Work to complete: Take the material below and write it all out again exactly.

[start]

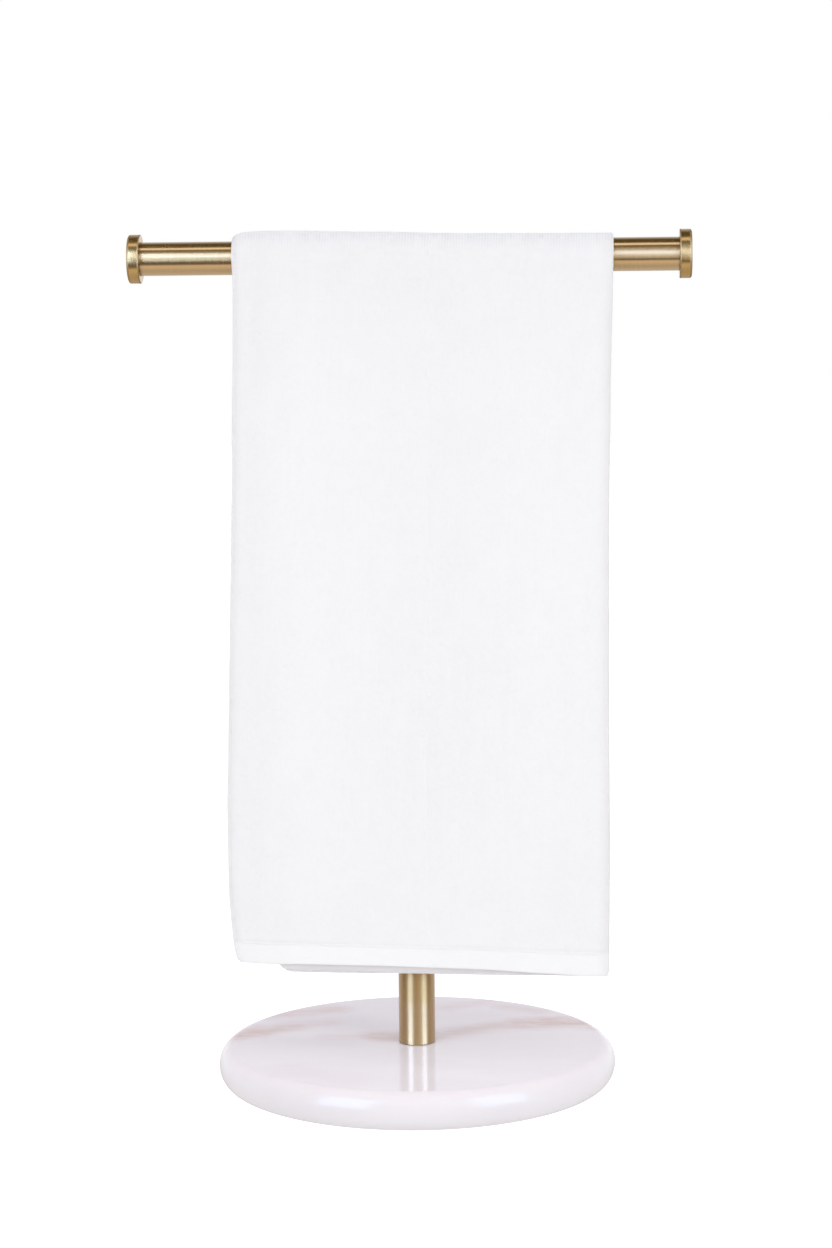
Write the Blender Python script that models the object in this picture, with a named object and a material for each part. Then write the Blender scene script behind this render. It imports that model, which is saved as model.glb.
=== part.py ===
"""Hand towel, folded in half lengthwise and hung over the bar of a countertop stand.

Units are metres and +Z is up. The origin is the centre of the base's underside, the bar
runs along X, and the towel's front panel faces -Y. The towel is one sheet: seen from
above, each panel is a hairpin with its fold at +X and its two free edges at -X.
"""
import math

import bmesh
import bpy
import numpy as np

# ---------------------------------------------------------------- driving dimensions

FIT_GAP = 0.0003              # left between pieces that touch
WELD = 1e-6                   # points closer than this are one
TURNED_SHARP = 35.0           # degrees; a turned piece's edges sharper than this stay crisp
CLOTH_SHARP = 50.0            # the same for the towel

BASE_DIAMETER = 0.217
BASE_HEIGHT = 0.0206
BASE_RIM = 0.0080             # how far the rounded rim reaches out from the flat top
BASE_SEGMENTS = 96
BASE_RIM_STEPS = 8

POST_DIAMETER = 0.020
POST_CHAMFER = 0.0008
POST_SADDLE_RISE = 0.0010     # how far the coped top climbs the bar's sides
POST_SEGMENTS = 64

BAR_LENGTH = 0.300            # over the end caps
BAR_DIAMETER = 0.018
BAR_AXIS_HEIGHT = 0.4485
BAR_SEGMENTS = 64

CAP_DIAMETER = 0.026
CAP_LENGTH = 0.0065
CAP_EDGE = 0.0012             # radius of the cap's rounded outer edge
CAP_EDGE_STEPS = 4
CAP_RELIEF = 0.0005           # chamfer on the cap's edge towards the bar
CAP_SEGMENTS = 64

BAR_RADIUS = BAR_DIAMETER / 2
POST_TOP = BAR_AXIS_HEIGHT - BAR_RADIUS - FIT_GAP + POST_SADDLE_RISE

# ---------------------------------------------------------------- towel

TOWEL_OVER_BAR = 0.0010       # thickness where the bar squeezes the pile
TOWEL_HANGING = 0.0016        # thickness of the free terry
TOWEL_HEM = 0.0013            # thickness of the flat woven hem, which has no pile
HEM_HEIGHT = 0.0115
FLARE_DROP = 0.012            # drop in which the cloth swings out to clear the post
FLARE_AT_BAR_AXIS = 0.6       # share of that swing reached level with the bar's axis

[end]

Solution below:
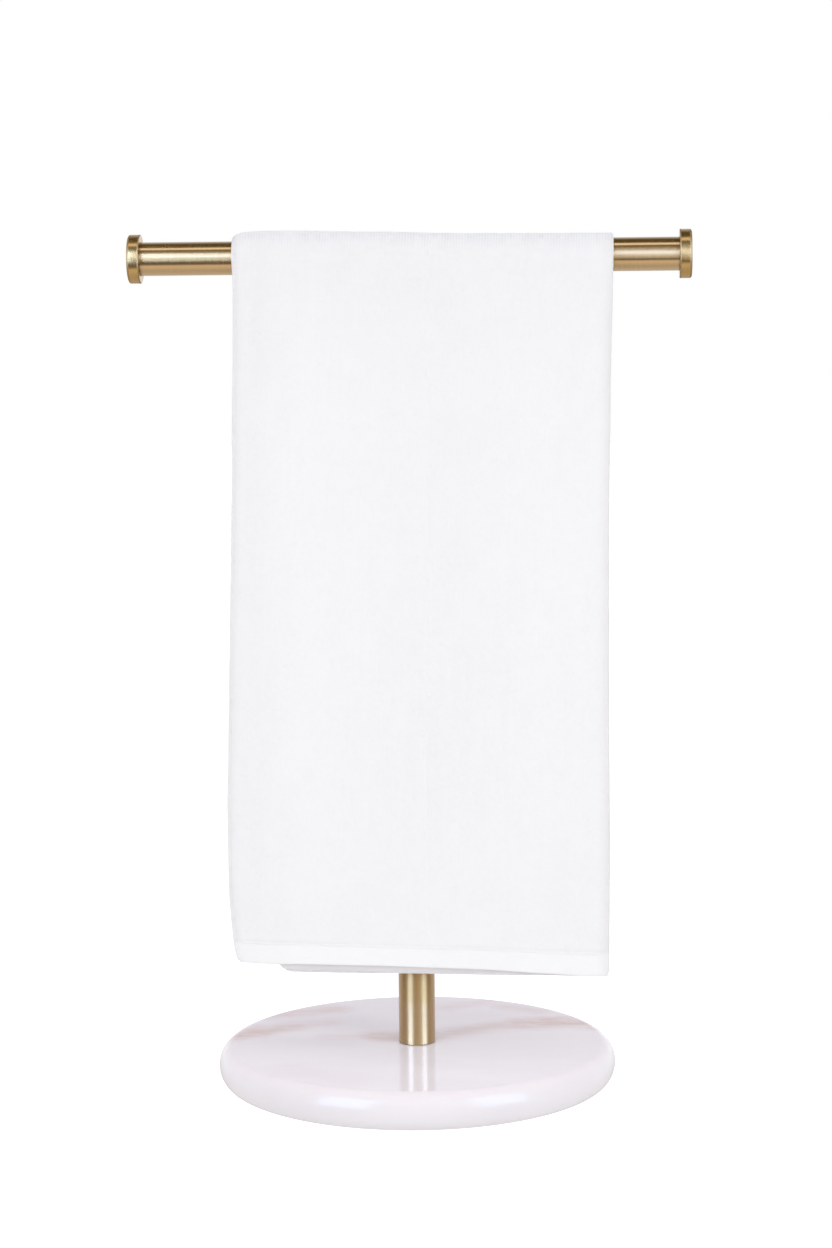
Write the Blender Python script that models the object in this picture, with a named object and a material for each part. Then write the Blender scene script behind this render. It imports that model, which is saved as model.glb.
=== part.py ===
"""Hand towel, folded in half lengthwise and hung over the bar of a countertop stand.

Units are metres and +Z is up. The origin is the centre of the base's underside, the bar
runs along X, and the towel's front panel faces -Y. The towel is one sheet: seen from
above, each panel is a hairpin with its fold at +X and its two free edges at -X.
"""
import math

import bmesh
import bpy
import numpy as np

# ---------------------------------------------------------------- driving dimensions

FIT_GAP = 0.0003              # left between pieces that touch
WELD = 1e-6                   # points closer than this are one
TURNED_SHARP = 35.0           # degrees; a turned piece's edges sharper than this stay crisp
CLOTH_SHARP = 50.0            # the same for the towel

BASE_DIAMETER = 0.217
BASE_HEIGHT = 0.0206
BASE_RIM = 0.0080             # how far the rounded rim reaches out from the flat top
BASE_SEGMENTS = 96
BASE_RIM_STEPS = 8

POST_DIAMETER = 0.020
POST_CHAMFER = 0.0008
POST_SADDLE_RISE = 0.0010     # how far the coped top climbs the bar's sides
POST_SEGMENTS = 64

BAR_LENGTH = 0.300            # over the end caps
BAR_DIAMETER = 0.018
BAR_AXIS_HEIGHT = 0.4485
BAR_SEGMENTS = 64

CAP_DIAMETER = 0.026
CAP_LENGTH = 0.0065
CAP_EDGE = 0.0012             # radius of the cap's rounded outer edge
CAP_EDGE_STEPS = 4
CAP_RELIEF = 0.0005           # chamfer on the cap's edge towards the bar
CAP_SEGMENTS = 64

BAR_RADIUS = BAR_DIAMETER / 2
POST_TOP = BAR_AXIS_HEIGHT - BAR_RADIUS - FIT_GAP + POST_SADDLE_RISE

# ---------------------------------------------------------------- towel

TOWEL_OVER_BAR = 0.0010       # thickness where the bar squeezes the pile
TOWEL_HANGING = 0.0016        # thickness of the free terry
TOWEL_HEM = 0.0013            # thickness of the flat woven hem, which has no pile
HEM_HEIGHT = 0.0115
FLARE_DROP = 0.012            # drop in which the cloth swings out to clear the post
FLARE_AT_BAR_AXIS = 0.6       # share of that swing reached level with the bar's axis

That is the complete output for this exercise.